- [STATED TASK]
Beginning with the first line of the data below, reproduce every line unchanged, ending with the line that holds "YARN_COUNT, YARN_PITCH = 10, 2.7 * MM".

- [DATA EXTRACT]
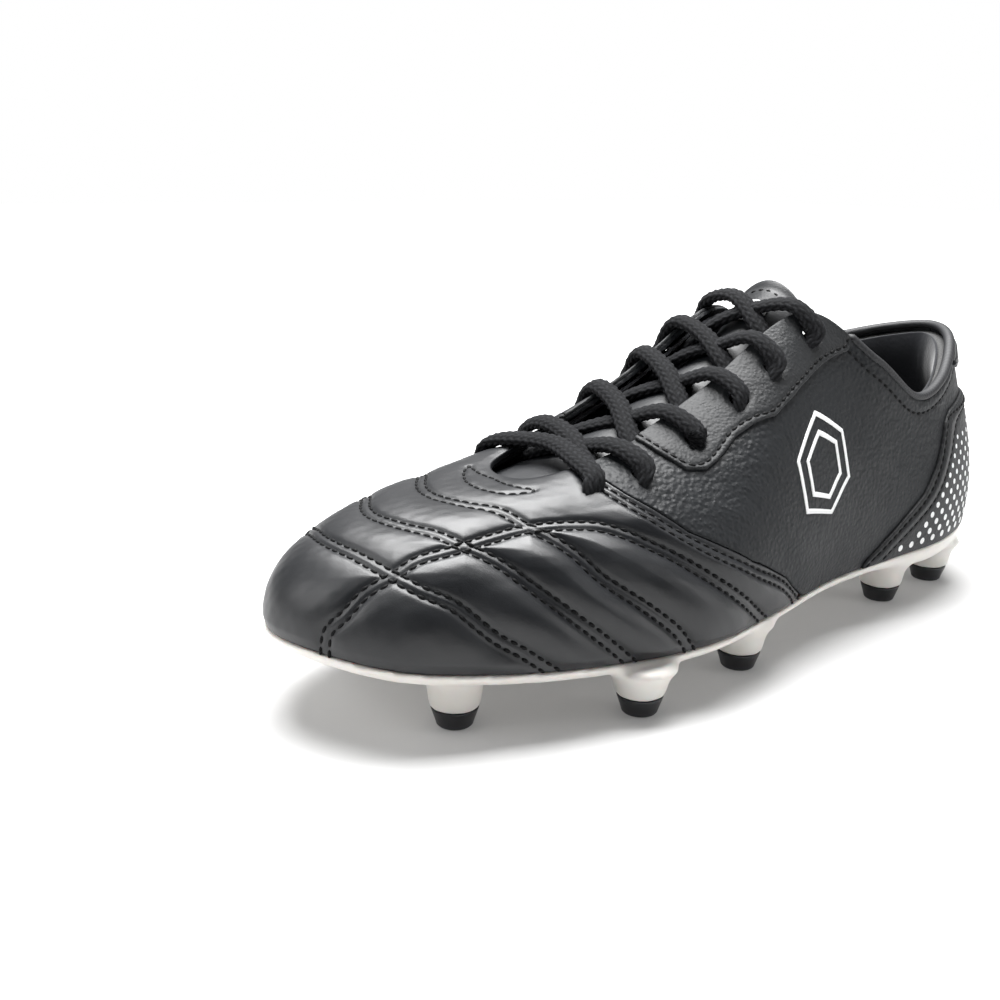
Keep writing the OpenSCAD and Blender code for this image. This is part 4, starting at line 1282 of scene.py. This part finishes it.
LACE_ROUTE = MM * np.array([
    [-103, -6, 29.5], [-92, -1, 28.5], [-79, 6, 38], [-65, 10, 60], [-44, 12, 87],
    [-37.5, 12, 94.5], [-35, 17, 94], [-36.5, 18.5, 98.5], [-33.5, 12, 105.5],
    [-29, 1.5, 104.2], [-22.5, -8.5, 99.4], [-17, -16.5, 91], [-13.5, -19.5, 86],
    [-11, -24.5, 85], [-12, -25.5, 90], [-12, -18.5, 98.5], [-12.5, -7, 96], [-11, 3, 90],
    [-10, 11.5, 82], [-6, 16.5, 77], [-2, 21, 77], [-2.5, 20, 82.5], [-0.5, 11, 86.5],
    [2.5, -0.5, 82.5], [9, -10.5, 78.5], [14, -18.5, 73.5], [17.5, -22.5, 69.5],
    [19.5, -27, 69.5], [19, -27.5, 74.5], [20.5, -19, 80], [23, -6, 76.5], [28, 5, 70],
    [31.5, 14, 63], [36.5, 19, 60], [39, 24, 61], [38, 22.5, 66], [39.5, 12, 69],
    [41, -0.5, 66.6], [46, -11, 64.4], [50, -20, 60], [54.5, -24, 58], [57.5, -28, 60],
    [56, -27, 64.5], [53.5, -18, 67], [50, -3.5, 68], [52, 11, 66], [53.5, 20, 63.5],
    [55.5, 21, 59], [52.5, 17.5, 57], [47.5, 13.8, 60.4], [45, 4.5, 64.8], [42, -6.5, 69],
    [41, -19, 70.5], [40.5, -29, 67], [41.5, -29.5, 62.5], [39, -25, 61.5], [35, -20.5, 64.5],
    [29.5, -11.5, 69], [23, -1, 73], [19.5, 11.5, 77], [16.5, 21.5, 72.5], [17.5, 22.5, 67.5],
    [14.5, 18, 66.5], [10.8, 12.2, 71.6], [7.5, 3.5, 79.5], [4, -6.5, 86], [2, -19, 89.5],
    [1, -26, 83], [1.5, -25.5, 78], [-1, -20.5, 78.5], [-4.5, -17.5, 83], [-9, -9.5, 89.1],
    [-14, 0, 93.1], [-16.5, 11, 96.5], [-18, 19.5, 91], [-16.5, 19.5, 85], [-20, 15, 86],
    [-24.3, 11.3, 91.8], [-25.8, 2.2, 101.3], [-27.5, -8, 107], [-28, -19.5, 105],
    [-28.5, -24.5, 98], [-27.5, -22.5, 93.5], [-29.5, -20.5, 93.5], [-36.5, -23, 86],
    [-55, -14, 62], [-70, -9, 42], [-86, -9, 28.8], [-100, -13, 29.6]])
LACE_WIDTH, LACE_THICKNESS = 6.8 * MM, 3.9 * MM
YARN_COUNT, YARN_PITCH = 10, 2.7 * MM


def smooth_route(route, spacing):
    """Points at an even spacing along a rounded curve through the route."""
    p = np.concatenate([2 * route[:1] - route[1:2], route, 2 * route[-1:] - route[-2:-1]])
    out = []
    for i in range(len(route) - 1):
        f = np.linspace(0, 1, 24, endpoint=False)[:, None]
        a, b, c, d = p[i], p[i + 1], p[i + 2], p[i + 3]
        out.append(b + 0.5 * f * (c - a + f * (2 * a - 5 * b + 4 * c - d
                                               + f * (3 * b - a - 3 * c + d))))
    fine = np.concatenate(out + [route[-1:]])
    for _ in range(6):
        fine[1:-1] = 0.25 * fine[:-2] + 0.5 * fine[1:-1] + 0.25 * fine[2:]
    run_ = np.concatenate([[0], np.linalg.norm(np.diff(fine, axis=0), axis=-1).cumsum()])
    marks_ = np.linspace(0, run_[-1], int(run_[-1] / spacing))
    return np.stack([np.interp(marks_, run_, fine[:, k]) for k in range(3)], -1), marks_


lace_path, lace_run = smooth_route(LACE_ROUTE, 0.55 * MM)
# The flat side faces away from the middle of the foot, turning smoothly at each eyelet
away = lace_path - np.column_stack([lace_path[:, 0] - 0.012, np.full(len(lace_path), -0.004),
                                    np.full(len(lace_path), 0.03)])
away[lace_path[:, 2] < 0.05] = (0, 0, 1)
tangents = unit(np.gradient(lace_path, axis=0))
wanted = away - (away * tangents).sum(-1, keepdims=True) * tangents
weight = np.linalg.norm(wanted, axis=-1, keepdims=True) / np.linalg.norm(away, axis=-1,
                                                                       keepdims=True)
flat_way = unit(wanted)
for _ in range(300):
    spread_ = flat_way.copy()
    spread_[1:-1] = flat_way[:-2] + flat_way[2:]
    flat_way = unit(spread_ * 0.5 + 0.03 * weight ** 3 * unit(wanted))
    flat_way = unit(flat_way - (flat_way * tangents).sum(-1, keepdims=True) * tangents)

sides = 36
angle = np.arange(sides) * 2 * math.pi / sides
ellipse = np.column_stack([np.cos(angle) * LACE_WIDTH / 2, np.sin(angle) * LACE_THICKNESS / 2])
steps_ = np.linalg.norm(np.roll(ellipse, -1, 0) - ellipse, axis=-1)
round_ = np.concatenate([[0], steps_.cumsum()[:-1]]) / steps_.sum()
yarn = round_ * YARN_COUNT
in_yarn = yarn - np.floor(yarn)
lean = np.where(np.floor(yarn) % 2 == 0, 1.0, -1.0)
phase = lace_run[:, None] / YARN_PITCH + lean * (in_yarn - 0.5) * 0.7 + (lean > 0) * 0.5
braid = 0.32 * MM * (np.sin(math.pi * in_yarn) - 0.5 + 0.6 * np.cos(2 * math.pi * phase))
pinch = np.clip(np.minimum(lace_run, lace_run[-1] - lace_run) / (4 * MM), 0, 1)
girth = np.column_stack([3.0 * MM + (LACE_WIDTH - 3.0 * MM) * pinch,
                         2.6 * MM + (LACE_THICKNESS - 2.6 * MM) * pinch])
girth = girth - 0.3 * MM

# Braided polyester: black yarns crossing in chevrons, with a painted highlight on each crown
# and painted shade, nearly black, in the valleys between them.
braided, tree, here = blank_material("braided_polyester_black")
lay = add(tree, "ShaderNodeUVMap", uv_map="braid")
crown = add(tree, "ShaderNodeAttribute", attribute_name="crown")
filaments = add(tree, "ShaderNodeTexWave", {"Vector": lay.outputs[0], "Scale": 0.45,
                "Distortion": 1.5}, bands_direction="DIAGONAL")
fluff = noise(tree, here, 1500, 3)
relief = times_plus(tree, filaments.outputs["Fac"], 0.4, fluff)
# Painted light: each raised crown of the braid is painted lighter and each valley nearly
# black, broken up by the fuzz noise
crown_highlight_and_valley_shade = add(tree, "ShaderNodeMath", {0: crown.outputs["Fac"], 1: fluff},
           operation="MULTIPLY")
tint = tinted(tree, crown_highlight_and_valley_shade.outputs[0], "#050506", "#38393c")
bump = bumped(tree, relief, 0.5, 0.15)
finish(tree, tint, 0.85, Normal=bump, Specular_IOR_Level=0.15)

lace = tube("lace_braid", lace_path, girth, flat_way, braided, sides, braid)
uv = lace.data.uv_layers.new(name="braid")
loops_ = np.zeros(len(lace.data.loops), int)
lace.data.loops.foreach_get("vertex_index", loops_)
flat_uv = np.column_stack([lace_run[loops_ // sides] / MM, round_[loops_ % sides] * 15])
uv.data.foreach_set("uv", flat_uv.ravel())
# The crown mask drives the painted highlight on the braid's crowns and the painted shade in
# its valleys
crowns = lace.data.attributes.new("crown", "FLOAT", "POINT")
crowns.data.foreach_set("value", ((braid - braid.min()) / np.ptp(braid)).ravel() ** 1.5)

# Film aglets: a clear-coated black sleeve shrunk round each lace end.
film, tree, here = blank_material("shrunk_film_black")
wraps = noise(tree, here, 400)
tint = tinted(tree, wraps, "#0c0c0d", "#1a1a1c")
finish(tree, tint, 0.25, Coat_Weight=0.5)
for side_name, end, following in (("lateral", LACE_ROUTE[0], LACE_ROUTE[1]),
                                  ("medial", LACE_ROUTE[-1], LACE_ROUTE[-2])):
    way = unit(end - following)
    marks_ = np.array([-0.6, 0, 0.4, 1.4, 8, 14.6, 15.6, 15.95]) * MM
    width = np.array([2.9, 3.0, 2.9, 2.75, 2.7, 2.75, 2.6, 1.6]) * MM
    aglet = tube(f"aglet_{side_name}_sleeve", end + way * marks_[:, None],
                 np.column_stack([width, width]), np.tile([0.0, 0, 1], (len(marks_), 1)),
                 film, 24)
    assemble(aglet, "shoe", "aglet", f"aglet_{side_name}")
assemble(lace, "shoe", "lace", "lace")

- [ANSWER TO THIS PROBLEM]
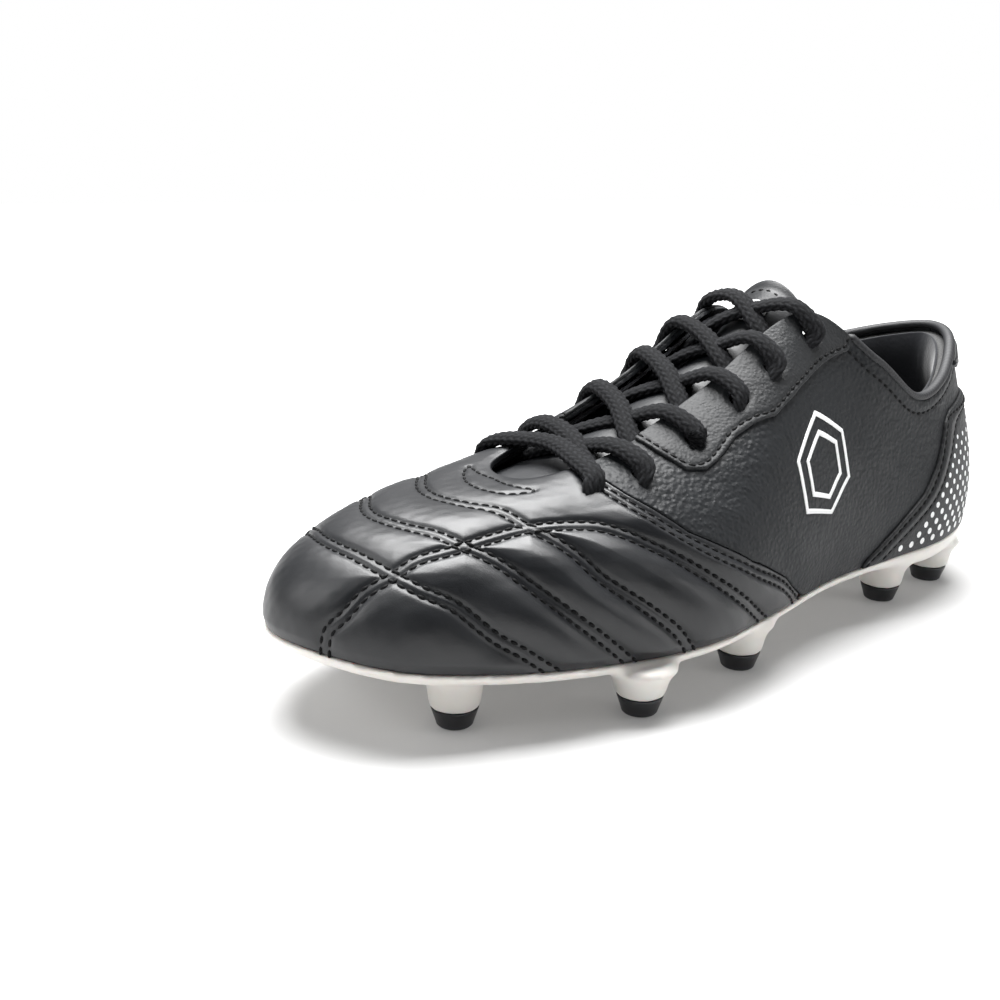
Keep writing the OpenSCAD and Blender code for this image. This is part 4, starting at line 1282 of scene.py. This part finishes it.
LACE_ROUTE = MM * np.array([
    [-103, -6, 29.5], [-92, -1, 28.5], [-79, 6, 38], [-65, 10, 60], [-44, 12, 87],
    [-37.5, 12, 94.5], [-35, 17, 94], [-36.5, 18.5, 98.5], [-33.5, 12, 105.5],
    [-29, 1.5, 104.2], [-22.5, -8.5, 99.4], [-17, -16.5, 91], [-13.5, -19.5, 86],
    [-11, -24.5, 85], [-12, -25.5, 90], [-12, -18.5, 98.5], [-12.5, -7, 96], [-11, 3, 90],
    [-10, 11.5, 82], [-6, 16.5, 77], [-2, 21, 77], [-2.5, 20, 82.5], [-0.5, 11, 86.5],
    [2.5, -0.5, 82.5], [9, -10.5, 78.5], [14, -18.5, 73.5], [17.5, -22.5, 69.5],
    [19.5, -27, 69.5], [19, -27.5, 74.5], [20.5, -19, 80], [23, -6, 76.5], [28, 5, 70],
    [31.5, 14, 63], [36.5, 19, 60], [39, 24, 61], [38, 22.5, 66], [39.5, 12, 69],
    [41, -0.5, 66.6], [46, -11, 64.4], [50, -20, 60], [54.5, -24, 58], [57.5, -28, 60],
    [56, -27, 64.5], [53.5, -18, 67], [50, -3.5, 68], [52, 11, 66], [53.5, 20, 63.5],
    [55.5, 21, 59], [52.5, 17.5, 57], [47.5, 13.8, 60.4], [45, 4.5, 64.8], [42, -6.5, 69],
    [41, -19, 70.5], [40.5, -29, 67], [41.5, -29.5, 62.5], [39, -25, 61.5], [35, -20.5, 64.5],
    [29.5, -11.5, 69], [23, -1, 73], [19.5, 11.5, 77], [16.5, 21.5, 72.5], [17.5, 22.5, 67.5],
    [14.5, 18, 66.5], [10.8, 12.2, 71.6], [7.5, 3.5, 79.5], [4, -6.5, 86], [2, -19, 89.5],
    [1, -26, 83], [1.5, -25.5, 78], [-1, -20.5, 78.5], [-4.5, -17.5, 83], [-9, -9.5, 89.1],
    [-14, 0, 93.1], [-16.5, 11, 96.5], [-18, 19.5, 91], [-16.5, 19.5, 85], [-20, 15, 86],
    [-24.3, 11.3, 91.8], [-25.8, 2.2, 101.3], [-27.5, -8, 107], [-28, -19.5, 105],
    [-28.5, -24.5, 98], [-27.5, -22.5, 93.5], [-29.5, -20.5, 93.5], [-36.5, -23, 86],
    [-55, -14, 62], [-70, -9, 42], [-86, -9, 28.8], [-100, -13, 29.6]])
LACE_WIDTH, LACE_THICKNESS = 6.8 * MM, 3.9 * MM
YARN_COUNT, YARN_PITCH = 10, 2.7 * MM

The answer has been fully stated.